Utilisation levels had dipped to 50-60 per cent prior to the lockdown, caused by the slowdown, and may see a further dip. While most of the transport sector has been shut, the limited activity is largely due to the transportation of essential goods, which is not enough to negate the overall costs, he added.
While most analysts expect India to follow the auto sales trend in the US, which indicate a 50 per cent in decline in March, Kapil Singh and Siddhartha Bera of Nomura believe April would be worse. Citing China’s example, which saw PV sales fall 20 per cent in January and 80 per cent in February, they expect sales to decline 10-20 per cent in March and 50-80 per cent in April if the lockdown is extended.
The other issue is that of inventory. While the PV and CV segments have inventory of 12,000-15,000 units, the same in the two-wheeler category stands at 700,000. CARE Ratings estimates the value of BS-IV inventory (of two-wheelers) at Rs 4,600 crore.
While the Supreme Court has given a 10-day relaxation that allows dealers to sell their stock by April 24 (lockdown ends on April 14), it has restricted sales to only 10 per cent of the unsold BS-IV inventory, which is not enough, say analysts.
Further, given the slowdown in overseas markets, especially oil exporting countries, alternatives are limited. The nervousness was reflected on the share prices of auto companies, including large exporters such as Bajaj Auto and TVS Motor.
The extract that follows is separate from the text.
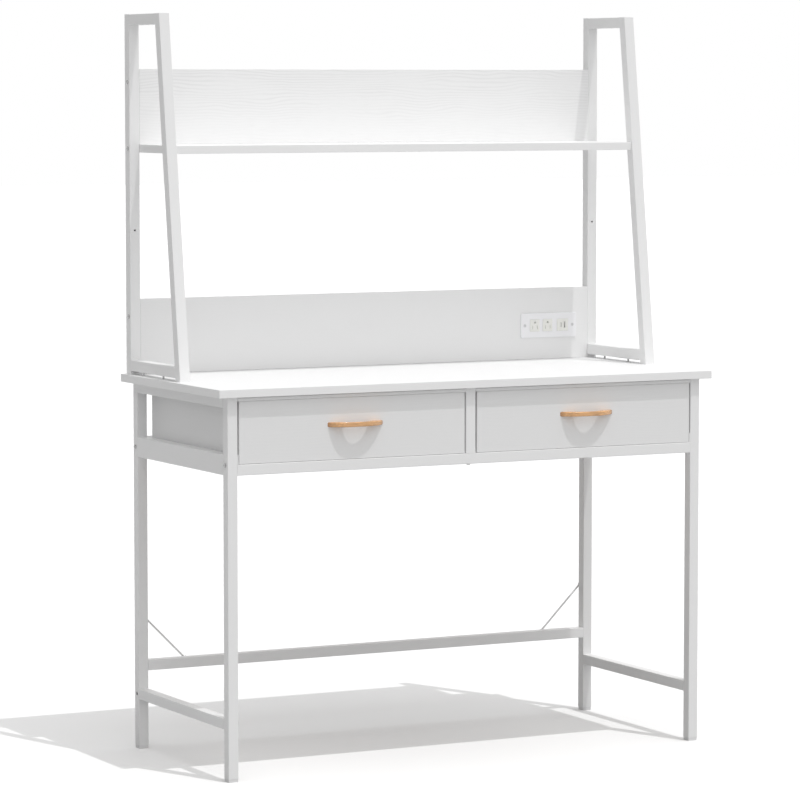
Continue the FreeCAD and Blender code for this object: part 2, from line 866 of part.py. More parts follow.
def hutch_bottom_bar():
    """The bottom bar, with tapped holes for the bolts that come up through the desktop."""
    shape = hutch_bar(desk_height + hutch_bar_lift)
    for y in hutch_bolt_places:
        seat = point(-hutch_bolt_x, y, desk_height + hutch_bar_lift)
        shape = shape.cut(tight_hole(hutch_bolt_radius, seat, Z, tube_wall + overrun))
    return shape


def panel_screw_holes(z):
    """Pilot holes in both ends of a board between the back posts."""
    return [
        tight_hole(wood_screw_radius, point(side * hutch_inner_x, panel_y, z), X * -side, panel_screw_bite)
        for side in (-1, 1)
    ]


def shelf():
    """The shelf, screwed to the back posts and carried at the front by the pins."""
    shape = board(
        around(0, 2 * hutch_inner_x), (shelf_rear_y - shelf_depth, shelf_rear_y), (shelf_bottom, shelf_top)
    )
    pin = tight_hole(shelf_pin_radius, pin_seat(), X, shelf_pin_length + bolt_tip_gap)
    return shape.cut(panel_screw_holes(pin_seat().z) + [pin, mirrored(pin)])


def back_panel(bottom, top, screw_z):
    y = (hutch_post_front_y, hutch_post_front_y + panel_thickness)
    return board(around(0, 2 * hutch_inner_x), y, (bottom, top)).cut(panel_screw_holes(screw_z))


def faceplate_screw_places():
    return [outlet_x + side * faceplate_screw_spread / 2 for side in (-1, 1)]


def lower_back_panel():
    """The lower back panel, cut out for the outlet and drilled for the screws of its faceplate."""
    shape = back_panel(lower_panel_bottom, lower_panel_top, lower_panel_top - lower_screw_drop)
    window = box(
        around(outlet_x, cutout_length),
        (hutch_post_front_y - overrun, hutch_post_front_y + panel_thickness + overrun),
        around(outlet_z, cutout_height),
    )
    cuts = [window]
    for x in faceplate_screw_places():
        seat = point(x, hutch_post_front_y, outlet_z)
        cuts.append(tight_hole(small_screw_radius, seat, Y, faceplate_screw_bite))
    return shape.cut(cuts)


def module_places():
    """Middle and width of each insert of the faceplate: two sockets and the charging ports."""
    middle = outlet_x - socket_shift
    return [(middle - socket_pitch, socket_width), (middle, socket_width), (middle + usb_pitch, usb_width)]


def faceplate():
    """The outlet's faceplate with three windows and countersunk screw holes."""
    middle = point(outlet_x, hutch_post_front_y, outlet_z)
    outline = rounded_outline(middle, X, Z, faceplate_length, faceplate_height, faceplate_round)
    shape = Part.Face(outline).extrude(Y * -faceplate_thickness)
    front = hutch_post_front_y - faceplate_thickness
    rim = [e for e in shape.Edges if abs(e.CenterOfMass.y - front) < pick_reach]
    shape = shape.makeFillet(faceplate_edge_round, rim)
    cuts = []
    for x, width in module_places():
        cuts.append(box(
            around(x, width + 2 * module_clearance), (front - overrun, hutch_post_front_y + overrun),
            around(outlet_z, module_height + 2 * module_clearance),
        ))
    for x in faceplate_screw_places():
        cuts.append(countersink(
            point(x, front, outlet_z), Y, small_screw_head_radius, small_screw_head_height,
            small_screw_radius, faceplate_thickness + overrun,
        ))
    return shape.cut(cuts)


def outlet_module(x, width):
    """The body of an insert, which stands a little proud of the faceplate."""
    front = hutch_post_front_y - faceplate_thickness - module_stand
    body = box(around(x, width), (front, hutch_post_front_y + module_depth), around(outlet_z, module_height))
    rim = [e for e in body.Edges if abs(e.CenterOfMass.y - front) < pick_reach]
    return body.makeFillet(module_edge_round, rim)


def outlet_socket(x):
    """An earthed socket: two upright slots below a round-topped earth hole."""
    front = hutch_post_front_y - faceplate_thickness - module_stand
    depth = (front - overrun, front + slot_depth)
    cuts = []
    slot_z = around(outlet_z - slot_drop, slot_height)
    for side in (-1, 1):
        cuts.append(box(around(x + side * slot_spread / 2, slot_width), depth, slot_z))
    earth_z = outlet_z + earth_lift
    cuts.append(rod(earth_radius, point(x, front - overrun, earth_z), point(x, front + slot_depth, earth_z)))
    cuts.append(box(around(x, 2 * earth_radius), depth, (earth_z - earth_radius, earth_z)))
    return outlet_module(x, socket_width).cut(cuts)


def usb_module():
    """Two charging ports: a small upright one and a large upright one with its tongue."""
    x = module_places()[-1][0]
    front = hutch_post_front_y - faceplate_thickness - module_stand
    depth = (front - overrun, front + usb_port_depth)
    large = box(around(x + usb_port_spread, usb_port_width), depth, around(outlet_z, usb_port_height))
    small = box(around(x - usb_port_spread, usb_small_width), depth, around(outlet_z, usb_small_height))
    edge = x + usb_port_spread - usb_port_width / 2
    tongue_y = (front + overrun, front + usb_port_depth)
    tongue = box((edge, edge + usb_tongue_width), tongue_y, around(outlet_z, usb_port_height))
    return outlet_module(x, usb_width).cut([large, small]).fuse(tongue).removeSplitter()


def outlet_housing():
    """The box behind the outlet, with the collar where its cord would leave."""
    length = cutout_length - 2 * cutout_clearance
    height = cutout_height - 2 * cutout_clearance
    rear = hutch_post_front_y + housing_depth
    shell = box(around(outlet_x, length), (hutch_post_front_y, rear), around(outlet_z, height))
    hollow = box(
        around(outlet_x, length - 2 * housing_wall),
        (hutch_post_front_y - overrun, rear - housing_wall),
        around(outlet_z, height - 2 * housing_wall),
    )
    y = (hutch_post_front_y + panel_thickness + rear) / 2
    bottom = outlet_z - height / 2
    start = point(outlet_x, y, bottom - gland_length)
    collar = rod(gland_radius, start, point(outlet_x, y, bottom))
    bore = hole(gland_bore_radius, start, Z, gland_length + housing_wall + overrun)
    return shell.cut(hollow).fuse(collar).cut(bore)


def frame_bolts():
    """Four bolts through the legs into the end plates, and one up through the front rail."""
    solids = []
    length = tube + end_plate - bolt_tip_gap
    for y in (front_leg_y, rear_leg_y):
        seat = point(-leg_x - tube / 2, y, frame_bolt_z)
        bolt = screw(seat, X, Y, bolt_head_radius, bolt_head_height, bolt_radius, length)
        solids += [bolt, mirrored(bolt)]
    seat = point(0, front_leg_y, drawer_rail_bottom)
    length = tube + post_plate - bolt_tip_gap
    solids.append(screw(seat, Z, X, bolt_head_radius, bolt_head_height, bolt_radius, length))
    return solids


def hutch_bolts():
    """Bolts from below the desktop into the bottom bars of the hutch."""
    solids = []
    for y in hutch_bolt_places:
        seat = point(-hutch_bolt_x, y, desk_underside)
        length = desktop_thickness + hutch_bar_lift + hutch_bolt_grip
        bolt = screw(seat, Z, X, bolt_head_radius, bolt_head_height, hutch_bolt_radius, length)
        solids += [bolt, mirrored(bolt)]
    return solids


def panel_screws():
    solids = []
    for z in panel_screw_heights():
        seat = point(-hutch_x - hutch_tube / 2, panel_y, z)
        length = hutch_tube + panel_screw_bite - bolt_tip_gap
        piece = screw(seat, X, Y, wood_screw_head_radius, wood_screw_head_height, wood_screw_radius, length)
        solids += [piece, mirrored(piece)]
    return solids


def desktop_screw(seat):
    """A wood screw that comes up from inside a rail into the desktop."""
    length = desk_underside - seat.z + desktop_screw_bite - bolt_tip_gap
    return screw(seat, Z, X, wood_screw_head_radius, wood_screw_head_height, wood_screw_radius, length)


def desktop_screws():
    solids = []
    for y in desktop_screw_places():
        piece = desktop_screw(side_screw_seat(y))
        solids += [piece, mirrored(piece)]
    solids.append(desktop_screw(centre_screw_seat()))
    return solids


def rear_screws():
    """Sheet screws of the braces and of the tabs of the rear stretcher."""
    solids = []
    places = [
        (-leg_x, rear_stretcher_z, tab_thickness),
        (-leg_x, rear_stretcher_z + brace_rise, brace_flat_thickness),
        (-leg_x + brace_run, rear_stretcher_z, brace_flat_thickness),
    ]
    for x, z, grip in places:
        seat = point(x, frame_back_y + grip, z)
        piece = screw(
            seat, Y * -1, X, sheet_screw_head_radius, sheet_screw_head_height, sheet_screw_radius,
            grip + sheet_screw_bite - bolt_tip_gap,
        )
        solids += [piece, mirrored(piece)]
    return solids


def faceplate_screws():
    front = hutch_post_front_y - faceplate_thickness
    return [
        countersunk_screw(
            point(x, front, outlet_z), Y, small_screw_head_radius, small_screw_head_height,
            small_screw_radius, faceplate_thickness + faceplate_screw_bite - bolt_tip_gap,
        )
        for x in faceplate_screw_places()
    ]


def save_pair(name, left):
    """Save a piece of the left side and its mirror image on the right side."""
    save("left_" + name, left)
    save("right_" + name, mirrored(left))


save("desktop", desktop())

save_pair("front_leg", leg(front_leg_y))
save_pair("rear_leg", rear_leg())
save_pair("upper_rail", upper_rail())
save_pair("drawer_rail", side_rail(drawer_rail_bottom, drawer_rail_height))
save_pair("lower_stretcher", side_rail(lower_stretcher_bottom))
save("foot_caps", *[foot_cap(x, y) for x in (-leg_x, leg_x) for y in (front_leg_y, rear_leg_y)])
save("front_rails", front_rail(), head_rail(), mirrored(head_rail()))
save("rear_rail", rear_rail())
save("centre_post", centre_post())
save("centre_beam", centre_beam())
save("rear_stretcher", rear_stretcher())
save("corner_braces", brace(), mirrored(brace()))

left_runners = [runner(), mirrored(runner(), bay_x)]
save("drawer_runners", *left_runners, *[mirrored(piece) for piece in left_runners])
save("drawer_bumpers", *[bumper(x) for x in bumper_places()])

save("left_drawer_front", drawer_front(front_offset, handle_offset))
save("right_drawer_front", mirrored(drawer_front(-front_offset, -handle_offset)))
save_pair("drawer_outer_side", drawer_side())
save_pair("drawer_inner_side", mirrored(drawer_side(), bay_x))
save_pair("drawer_back", drawer_back())
save_pair("drawer_bottom", drawer_bottom())
save_pair("drawer_stop", drawer_stop())
save("left_drawer_handle", handle(handle_offset))
save("right_drawer_handle", mirrored(handle(-handle_offset)))
left_glides = [glide(), mirrored(glide(), bay_x)]
save("left_drawer_glides", *left_glides)
save("right_drawer_glides", *[mirrored(piece) for piece in left_glides])
save("left_drawer_fasteners", *drawer_fasteners(handle_offset))
save("right_drawer_fasteners", *[mirrored(piece) for piece in drawer_fasteners(-handle_offset)])

save_pair("hutch_back_post", back_post())
save_pair("hutch_slanted_post", slanted_post())
save_pair("hutch_top_bar", hutch_bar(hutch_top - hutch_tube))
save_pair("hutch_bottom_bar", hutch_bottom_bar())
save("shelf", shelf())
save("shelf_pins", *shelf_pins())
save("upper_back_panel", back_panel(shelf_top, upper_panel_top, upper_panel_top - upper_screw_drop))
save("lower_back_panel", lower_back_panel())

save("outlet_housing", outlet_housing())
save("outlet_faceplate", faceplate())
save("outlet_sockets", *[outlet_socket(x) for x, width in module_places()[:2]])
save("usb_module", usb_module())
save("faceplate_screws", *faceplate_screws())

save("frame_bolts", *frame_bolts())
save("hutch_bolts", *hutch_bolts())
save("panel_screws", *panel_screws())
save("desktop_screws", *desktop_screws())
save("rear_screws", *rear_screws())
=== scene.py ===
"""Looks of a computer desk: finishes, small fittings, floor, light and camera."""

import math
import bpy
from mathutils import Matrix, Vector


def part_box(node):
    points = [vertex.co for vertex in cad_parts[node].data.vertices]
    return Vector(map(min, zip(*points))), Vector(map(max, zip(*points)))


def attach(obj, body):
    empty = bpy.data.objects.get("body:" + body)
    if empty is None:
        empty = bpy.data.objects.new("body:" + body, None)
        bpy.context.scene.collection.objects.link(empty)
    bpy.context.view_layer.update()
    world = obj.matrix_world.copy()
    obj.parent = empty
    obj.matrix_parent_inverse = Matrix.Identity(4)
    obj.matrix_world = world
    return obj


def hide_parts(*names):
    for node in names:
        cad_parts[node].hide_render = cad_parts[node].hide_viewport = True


bl_info = {
    "name": "Computer Desk Finish",
    "version": (1, 0, 0),
    "blender": (4, 5, 0),
    "location": "View3D > Sidebar > Desk",
    "description": "Finishes, outlet contacts, floor, light and camera of a steel desk",
    "category": "Object",
}

import bmesh
import bpy
from bpy.props import FloatProperty, FloatVectorProperty, PointerProperty
from mathutils import Matrix, Vector

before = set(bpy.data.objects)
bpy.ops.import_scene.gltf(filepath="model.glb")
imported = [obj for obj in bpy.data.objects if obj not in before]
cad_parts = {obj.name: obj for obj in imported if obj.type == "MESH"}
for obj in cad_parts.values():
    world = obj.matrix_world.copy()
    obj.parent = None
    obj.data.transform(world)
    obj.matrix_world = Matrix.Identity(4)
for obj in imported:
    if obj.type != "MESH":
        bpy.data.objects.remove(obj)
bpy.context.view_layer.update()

MM = 0.001
SIDES = ("left", "right")

# Sockets of a Mix node that mixes colours
MIX_FACTOR, MIX_A, MIX_B, MIX_RESULT = 0, 6, 7, 2

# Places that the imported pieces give
PANEL_LOW, PANEL_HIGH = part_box("upper_back_panel")
SOCKET_LOW, SOCKET_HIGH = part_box("outlet_sockets")
USB_LOW, USB_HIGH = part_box("usb_module")
SCREW_LOW, SCREW_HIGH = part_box("faceplate_screws")


def linear(code):
    """Linear red, green, blue and alpha of an sRGB hex code."""
    shades = [int(code[i:i + 2], 16) / 255 for i in (0, 2, 4)]
    return (*[s / 12.92 if s <= 0.04045 else ((s + 0.055) / 1.055) ** 2.4 for s in shades], 1)


def shaded(colour, *shares):
    """A colour with this share of its light, or with a share each of its red, green and blue."""
    each = shares if len(shares) == 3 else shares * 3
    return (*[min(1, share * part) for share, part in zip(each, colour)], 1)


def repeats(size_mm):
    """How often a pattern of this size repeats in a metre."""
    return 1000 / size_mm


def wave_scale(spacing_mm):
    """The scale at which a Wave texture's bands lie this far apart."""
    return math.pi / 10 * repeats(spacing_mm)


def add(tree, kind, inputs=None, **settings):
    """Add a node with its settings, and set or link its inputs."""
    node = tree.nodes.new(kind)
    for name, value in settings.items():
        setattr(node, name, value)
    for socket, value in (inputs or {}).items():
        if isinstance(value, bpy.types.NodeSocket):
            tree.links.new(value, node.inputs[socket])
        else:
            node.inputs[socket].default_value = value
    return node


def new_material(name):
    """A material with an empty tree, and that tree."""
    material = bpy.data.materials.new(name)
    material.use_nodes = True
    material.node_tree.nodes.clear()
    return material, material.node_tree


def surface(tree, **inputs):
    """Finish a tree with a Principled shader; an input's name has underscores for spaces."""
    spaced = {name.replace("_", " "): value for name, value in inputs.items()}
    shader = add(tree, "ShaderNodeBsdfPrincipled", spaced)
    add(tree, "ShaderNodeOutputMaterial", {"Surface": shader.outputs["BSDF"]})


def dress(material, *nodes):
    """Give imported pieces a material."""
    for name in nodes:
        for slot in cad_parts[name].material_slots:
            slot.material = material


def paired(*names):
    """The names of the left and the right copy of pieces."""
    return [f"{side}_{name}" for side in SIDES for name in names]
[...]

The BSE Auto index was the second biggest loser among sectoral indices on Monday, shedding 5.44 per cent. Mitul Shah of Reliance Securities says concerns related to the liquidation of BS-IV inventory, coupled with muted volume expectations for March, led to the sell-off in auto stocks.
Most brokerages expect revenues to fall 30-40 per cent and earnings by 50 per cent for FY21, if the lockdown is extended.